Class warfare is something Republicans know well- they've been practicing it for decades, though never as enthusiastically as in the recent years. David Cay Johnston explains

When Reagan was elected president, the top marginal tax rate (the tax rate paid on the last dollar of income earned) was 70 percent. He cut it to 50 percent and then 28 percent starting in 1987. It was raised by George H.W. Bush and Clinton, and then cut by George W. Bush. The top rate is now 35 percent.

Since 1980, when Reagan won the presidency promising prosperity through tax cuts, the average income of the vast majority—the bottom 90 percent of Americans—has increased a meager $303, or 1 percent. Put another way, for each dollar people in the vast majority made in 1980, in 2008 their income was up to $1.01.

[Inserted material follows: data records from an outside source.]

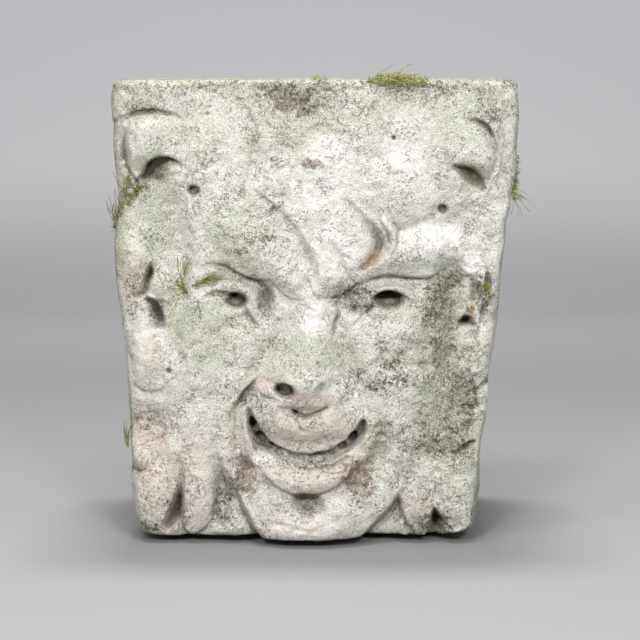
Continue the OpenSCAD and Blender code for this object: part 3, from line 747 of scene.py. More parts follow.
def signed_volume(mesh):
    co = coordinates(mesh)
    mesh.calc_loop_triangles()
    t = np.empty(len(mesh.loop_triangles) * 3, np.int32)
    mesh.loop_triangles.foreach_get("vertices", t)
    a, b, c = (co[t.reshape(-1, 3)[:, i]] for i in range(3))
    return float((a * np.cross(b, c)).sum() / 6)


# ---- weathering and painted shade, kept on the mesh as masks ---------------

# patches on the carved front: x, z, half width, half height, turn, amount
STAINS = {
    "algae": [
        (0, 277, 125, 29, 0, 0.26), (94, 256, 26, 40, 0, 0.22), (-107, 196, 16, 40, 0, 0.2),
        (84, 137, 17, 29, 0, 0.5), (78, 71, 24, 33, 0, 0.17), (-51, 206, 33, 25, -20, 0.5),
        (58, 157, 17, 11, 0, 0.3), (7, 127, 26, 17, 0, 0.45), (40, 71, 16, 17, 0, 0.4),
        (-57, 182, 20, 5, -10, 0.5), (-64, 137, 29, 26, 0, 0.5), (-100, 219, 17, 40, 0, 0.55),
        (-123, 213, 8, 46, 0, 0.9), (-18, 125, 17, 22, 0, 0.35), (79, 117, 18, 53, 0, 0.6),
        (96, 91, 13, 46, 0, 0.5), (87, 163, 13, 29, 0, 0.6), (103, 239, 8, 9, -30, 1),
        (-119, 285, 20, 16, 0, 0.35), (111, 285, 26, 13, 0, 0.35), (94, 45, 20, 33, 0, 0.3),
        (-53, 91, 9, 20, 0, 0.3), (-100, 244, 11, 8, 0, 0.6), (-8, 266, 26, 26, 0, 0.2),
        (53, 182, 26, 11, 0, 0.25), (-84, 157, 14, 26, 0, 0.45), (-74, 262, 20, 22, 0, 0.15),
        (22, 123, 17, 20, 0, 0.3),
    ],
    # dirt, and painted shade where patches lie in the mouth's gap and corners and under the upper
    # lids
    "dirt": [
        (30, 114, 5, 4, 0, 0.36), (40, 103, 7, 4, 20, 0.36), (44, 130, 5, 5, 0, 0.3),
        (49, 118, 6, 4, 20, 0.34), (80, 127, 5, 11, 0, 0.25), (84, 107, 9, 11, 0, 0.22),
        (97, 105, 7, 12, -10, 0.3), (101, 91, 6, 14, 0, 0.2), (63, 137, 9, 7, 0, 0.2),
        (55, 120, 11, 7, 20, 0.22), (69, 109, 11, 8, 0, 0.2), (70, 65, 13, 9, 0, 0.25),
        (-42, 99, 5, 10, -35, 0.5), (-56, 20, 7, 7, 0, 0.4), (-108, 11, 13, 6, 0, 0.5),
        (78, 163, 6, 9, 25, 0.45), (74, 145, 5, 10, 10, 0.45), (92, 175, 5, 8, 25, 0.4),
        (111, 165, 5, 6, 0, 0.6), (-24, 219, 9, 3, 40, 0.45), (-45, 229, 5, 5, 0, 0.35),
        (-33, 72, 8, 12, -20, 0.4), (-107, 282, 22, 5, 0, 0.2), (111, 282, 7, 16, 0, 0.25),
        (48, 109, 14, 9, 20, 0.22), (104, 91, 7, 17, 0, 0.35), (85, 142, 10, 37, 0, 0.28),
        (96, 92, 10, 30, 0, 0.28), (59, 127, 17, 16, 0, 0.2), (53, 101, 18, 13, 0, 0.22),
        (29, 162, 16, 12, -20, 0.53), (78, 22, 22, 16, 0, 0.14), (76, 157, 7, 17, 0, 0.34),
        (-115, 163, 6, 20, 0, 0.31), (-99, 152, 6, 11, 0, 0.62), (-107, 81, 20, 11, 0, 0.28),
        (-50, 46, 9, 20, 20, 0.22), (43, 65, 10, 22, -10, 0.3), (-37, 90, 8, 8, 0, 0.31),
        (-8, 29, 26, 5, 0, 0.22), (-29, 200, 7, 3, 0, 0.56), (-45, 192, 7, 3, 0, 0.5),
        (-99, 241, 9, 6, 0, 0.5), (25, 105, 11, 9, 0, 0.31), (104, 241, 8, 7, 0, 0.37),
        (109, 163, 9, 22, 0, 0.4), (-8, 286, 36, 11, 0, 0.34), (-80, 289, 40, 9, 0, 0.19),
        (78, 292, 40, 8, 0, 0.19), (-87, 25, 11, 22, 0, 0.31), (-58, 26, 8, 14, 0, 0.5),
        (79, 12, 16, 9, 0, 0.5), (-31, 157, 7, 11, 0, 0.31), (0, 55, 33, 6, 0, 0.31),
        (-8, 86, 9, 3, 0, 0.31), (-57, 162, 17, 5, 0, 0.25), (50, 162, 17, 5, 0, 0.31),
        (-107, 281, 20, 4, 0, 0.25), (116, 269, 5, 14, 0, 0.31), (40, 196, 4, 17, -10, 0.22),
        (94, 61, 14, 5, 0, 0.37), (76, 74, 17, 20, 0, 0.3), (61, 57, 9, 13, 0, 0.16),
        (71, 45, 12, 11, 0, 0.1), (55, 78, 9, 11, 0, 0.2), (91, 62, 16, 17, 0, 0.26),
        (82, 166, 7, 13, 0, 0.4), (-107, -1, 40, 5, 0, 0.37), (58, -1, 53, 5, 0, 0.31),
        (-41, 2, 33, 5, 0, 0.25),
    ],
    "blush": [
        (-3, 75, 36, 16, 0, 0.74), (-3, 45, 38, 13, 0, 0.61), (-5, 97, 22, 6, 0, 0.81),
        (-108, 75, 21, 18, 0, 0.81), (-90, 37, 28, 33, 0, 0.61), (-107, 124, 13, 22, 0, 0.47),
        (-115, 178, 13, 22, 0, 0.61), (36, 184, 8, 5, 24, 1), (28, 51, 17, 17, 0, 0.68),
        (-47, 65, 13, 29, 0, 0.47), (-8, 12, 40, 14, 0, 0.41), (65, 25, 17, 20, 0, 0.47),
        (-107, 48, 17, 8, 0, 0.68), (22, 157, 9, 12, 0, 0.41), (-33, 105, 11, 8, 0, 0.54),
        (-71, 229, 20, 16, 0, 0.2), (-74, 65, 17, 17, 0, 0.41),
    ],
    "brown": [
        (-3, 25, 6, 5, 0, 0.6), (-42, 47, 8, 16, 10, 0.72), (-107, 74, 13, 14, 0, 0.35),
        (84, 134, 8, 20, 0, 0.4), (-55, 15, 9, 8, 0, 0.5), (-12, 286, 14, 7, 12, 0.95),
        (-2, 280, 9, 5, 20, 0.85), (-21, 290, 9, 5, 0, 0.7), (-33, 294, 24, 4, 0, 0.3),
        (15, 293, 20, 5, 0, 0.3), (-11, 270, 9, 7, 0, 0.25), (-69, 249, 7, 8, 0, 0.3),
        (30, 43, 13, 16, 0, 0.75), (-51, 40, 9, 13, 0, 0.5), (102, 155, 3, 3, 0, 1),
        (0, 247, 7, 4, 0, 0.8), (-8, 295, 33, 3, 0, 0.35), (53, 112, 11, 11, 0, 0.4),
        (71, 132, 9, 8, 0, 0.4),
    ],
    "rust": [
        (42, 190, 3, 5, -20, 0.7), (39, 186, 5, 3, -40, 0.9), (102, 155, 2, 4, 15, 1),
    ],
    "bare": [
        (7, 256, 13, 9, 0, 1), (7, 256, 11, 8, 0, 1), (3, 146, 11, 14, 0, 0.55),
        (104, 178, 7, 10, 10, 0.4), (-115, 191, 9, 17, 0, 0.5), (-74, 37, 8, 22, 0, 0.3),
        (14, 190, 14, 22, 0, 0.35), (-61, 262, 20, 33, 0, 0.25), (-8, 236, 33, 20, 0, 0.2),
        (65, 262, 20, 26, 0, 0.2), (0, 71, 13, 8, 0, 0.25), (-4, 109, 13, 8, 0, 0.2),
        (-8, 11, 22, 9, 0, 0.35), (51, 243, 26, 20, 0, 0.2), (76, 202, 20, 8, 0, 0.35),
        (-108, 130, 7, 17, 0, 0.4),
    ],
}
MOST = {"dirt": 0.5, "brown": 0.85}  # the thickest cover where patches overlap


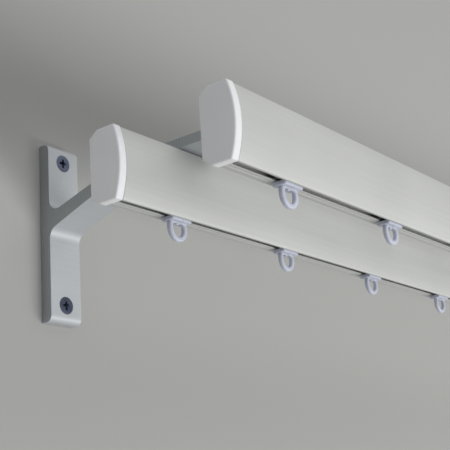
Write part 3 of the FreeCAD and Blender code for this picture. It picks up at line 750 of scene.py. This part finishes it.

Those at the top did better. The top 1 percent’s average income more than doubled to $1.1 million, according to an analysis of tax data by economists Thomas Piketty and Emmanuel Saez. The really rich, the top one-tenth of 1 percent, each enjoyed almost $4 in 2008 for each dollar in 1980.

The top 300,000 Americans now enjoy almost as much income as the bottom 150 million, the data show.

As the pie chart (from the Center for Budget and Policy Priorities from Congressional Budget office data) indicates, the share of the nation's after-tax income rose for the top 1% from 7.5%to 17.1% from 1975 to 2007 while dropping for the bottom four-fifths from 57.9% to 48.9%.










As Johnston emphasizes, the gap has been growing primarily since President Reagan introduced the concept of cutting taxes to bleed government. The table below, derived from IRS statistics, indicates that tor those people not in the top 10% of the income distribution, real income grew by 75% from 1950 to 1980- and by only 1% from 1980 to 2008.











The GOP does have a plan, one based on cutting taxes of corporations and the wealthy and making sure that the slack is picked up by poor and middle class Americans who benefit from the child care tax credit, the earned income tax credit, unemployment compensation, or Social Security. With the overall total tax burden the lowest it has been since 1958, most Republicans are willing to see taxes rise, as long as those least able to pay are the ones giving to the I.R.S.

So, yes, there is class warfare going on in the U.S.A.- and it has been raging for well over a quarter century. It was started by a relatively moderate conservative, Ronald(6) Wilson(6) Reagan(6), ramped up by "you've covered your ass" George W. Bush, and escalated by the post-Bush GOP. It's being won by the Republican Party, with President Obama's speech today but a small effort to fight back.